Hometown: Vancouver, B.C.

Program: Starting 3rd year in Sept, 2020 (Statistics, Astronomy, and Mathematics) at the University of Toronto



What made you decide to participate in SURP?

I considered going to graduate school at some point, and decided that I should try to get a sense of what doing research is like. I would probably be doing myself a disservice to not do so before committing a significant amount of my time and effort to something like a graduate degree. SURP was the natural choice to apply to as an undergrad at U of T, and I’m grateful for all the people who have made this experience possible for me.


What is your favourite thing about SURP?

I have an awesome advisor (Dr. Allison Man) who is really supportive. She’s always there when I’ve got a question about something I can’t figure out or when I need clarification on concepts I don’t understand.

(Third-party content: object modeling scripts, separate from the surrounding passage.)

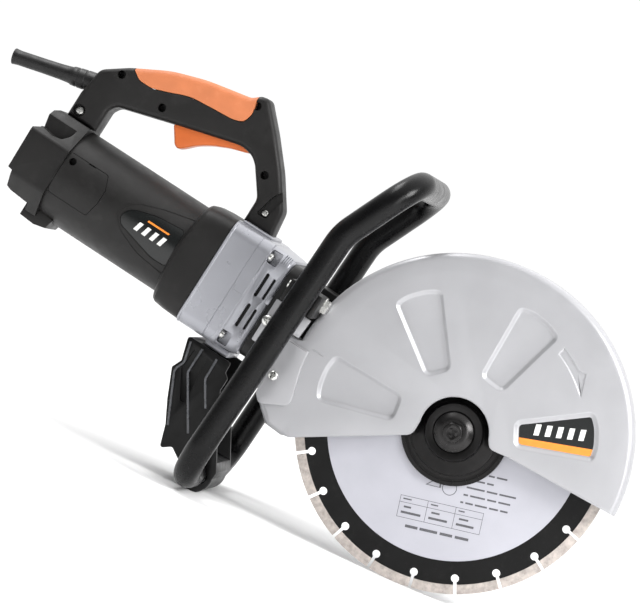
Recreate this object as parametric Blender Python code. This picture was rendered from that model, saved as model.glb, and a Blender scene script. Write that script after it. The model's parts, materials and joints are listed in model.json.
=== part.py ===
"""A 305 mm electric disc cutter for concrete, at real size, resting on its blade and its stand foot.

Shapes are given in the tool's own frame, in millimetres: X runs along the motor's axis towards the blade,
Y across the tool with the guard's open face at -Y, and Z up. Its origin is the middle of the spindle.
The whole tool is then tilted nose-down and moved so that the origin is under the middle of its box.
"""

import math

import bmesh
import bpy
import numpy as np
from mathutils import Matrix, Vector

MM = 0.001
GAP = 0.3
TILT = math.radians(9.5)

BLADE_R = 152.5
BLADE_Y = -37.0
BLADE_THICK = 2.5
BLADE_BORE_R = 11.1
SLOTS = 22
SLOT_W = 3.0
KEYHOLE_AT = 137.6
KEYHOLE_R = 3.8
SLOT_PHASE = math.radians(8.05)
FLANGE_R = 51.0
SPINDLE_R = 8.0
FLOOR_BELOW = BLADE_R

GUARD_R = 167.5
GUARD_NEAR = -58.0
GUARD_FAR = -14.0
RECESS_R = 33.0

BARREL_R = 48.0
BARREL_WALL = 4.0
BARREL_BACK = -450.0
BARREL_FRONT = -281.3
HOUSING_FRONT = -213.0
CASE_BACK = -212.7
SHAFT_Y = 24.75
HUB_CASE_R = 44.0
HUB_CASE_FAR = 42.0

TUBE_R = 12.7
LEG_Y = 101.0
BAR_LOW = (-187.5, -169.5)
LEG_BEND = (-181.2, 100.0)
BAR_TOP = (-147.6, 177.4)

GRIP_HALF = 16.0
GRIP_WALL = 6.0
TRIGGER_HALF = 9.0
TRIGGER_PIVOT = (-317.0, 117.5)

SPUR_MODULE = 1.5
SPUR_TEETH = (10, 23)
BEVEL_MODULE = 2.4
BEVEL_TEETH = (12, 23)

for old in list(bpy.data.objects):
    bpy.data.objects.remove(old)


# ---------------------------------------------------------------- materials and frame


def material(name, color, roughness, metallic=0.0):
    made = bpy.data.materials.new(name)
    made.use_nodes = True
    shader = made.node_tree.nodes["Principled BSDF"]
    shader.inputs["Base Color"].default_value = (*color, 1.0)
    shader.inputs["Roughness"].default_value = roughness
    shader.inputs["Metallic"].default_value = metallic
    made.diffuse_color = (*color, 1.0)
    return made


BLACK = material("black_plastic", (0.028, 0.027, 0.026), 0.6)
ORANGE = material("orange_rubber", (0.82, 0.24, 0.07), 0.65)
SILVER = material("silver_paint", (0.50, 0.50, 0.52), 0.4, 0.3)
CASTING = material("black_casting", (0.02, 0.02, 0.021), 0.45)
TUBE = material("black_tube", (0.012, 0.012, 0.013), 0.35)
ZINC = material("zinc", (0.62, 0.62, 0.60), 0.3, 1.0)
GUNMETAL = material("gunmetal", (0.055, 0.052, 0.05), 0.4, 1.0)
STEEL = material("steel", (0.45, 0.45, 0.46), 0.35, 1.0)
BLADE_STEEL = material("blade_steel", (0.55, 0.55, 0.60), 0.4, 0.6)
COPPER = material("copper", (0.70, 0.30, 0.16), 0.4, 1.0)
LAMINATION = material("lamination", (0.20, 0.20, 0.21), 0.5, 1.0)
CARBON = material("carbon", (0.02, 0.02, 0.02), 0.7)
RUBBER = material("rubber", (0.02, 0.02, 0.02), 0.8)


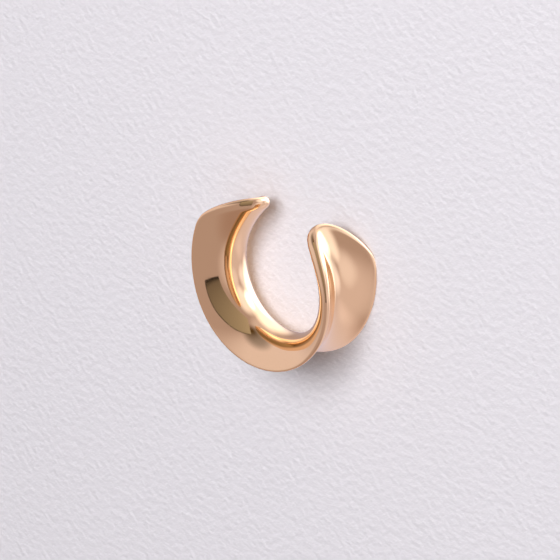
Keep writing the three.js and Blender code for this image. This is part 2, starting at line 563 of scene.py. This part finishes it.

At the same time, I still have the freedom to figure out how to tackle problems in my own way. It’s clear that she does her best to help me grow as a researcher and provide the support I need, and I’m really grateful. More broadly, I really enjoy the (remote) interactions I have with people in this community. There are a ton of people here who are super passionate and knowledgable about what they do, and it’s great being surrounded by people I can learn so much from.


Can you tell us about your research project?

I’m studying molecular gas in high-redshift galaxies using CO emissions. Usually it’s difficult to get good observations of high-redshift objects because (on top of other problems) they’re so far away and hard to see. What’s really special about the particular galaxies that I’m studying is that they’re gravitationally lensed. (you can see the lensed galaxies in the attached photo). Lensing is like having a gigantic magnifying glass, and that helps us observe faint sources that might not otherwise be detected.


Can you explain how SURP has perhaps been different from your undergrad work?

SURP is definitely different from what I’m used to, and that’s a very good thing. I get to immerse myself in a complex topic and feel like I know something about it. The program really forces me to think about the problems that I work on, and gives me the time and resources to do so. Sometimes with coursework, you don’t really have to think critically about why something works, and you can get away with not fully understanding the material. With SURP you’re encouraged in a low-stakes environment to really understand what you’re doing, and you’re the only one holding yourself accountable to make sure you do that. Sometimes, I’ll go back to read a paper that I couldn’t understand a single paragraph of when I started SURP, and now I can get through it without too much of a struggle – that feels great.


What are your plans for the future?

In the short term, I plan to go to graduate school. SURP gave me a little taste of what research is like and I’m interested in pursuing that further.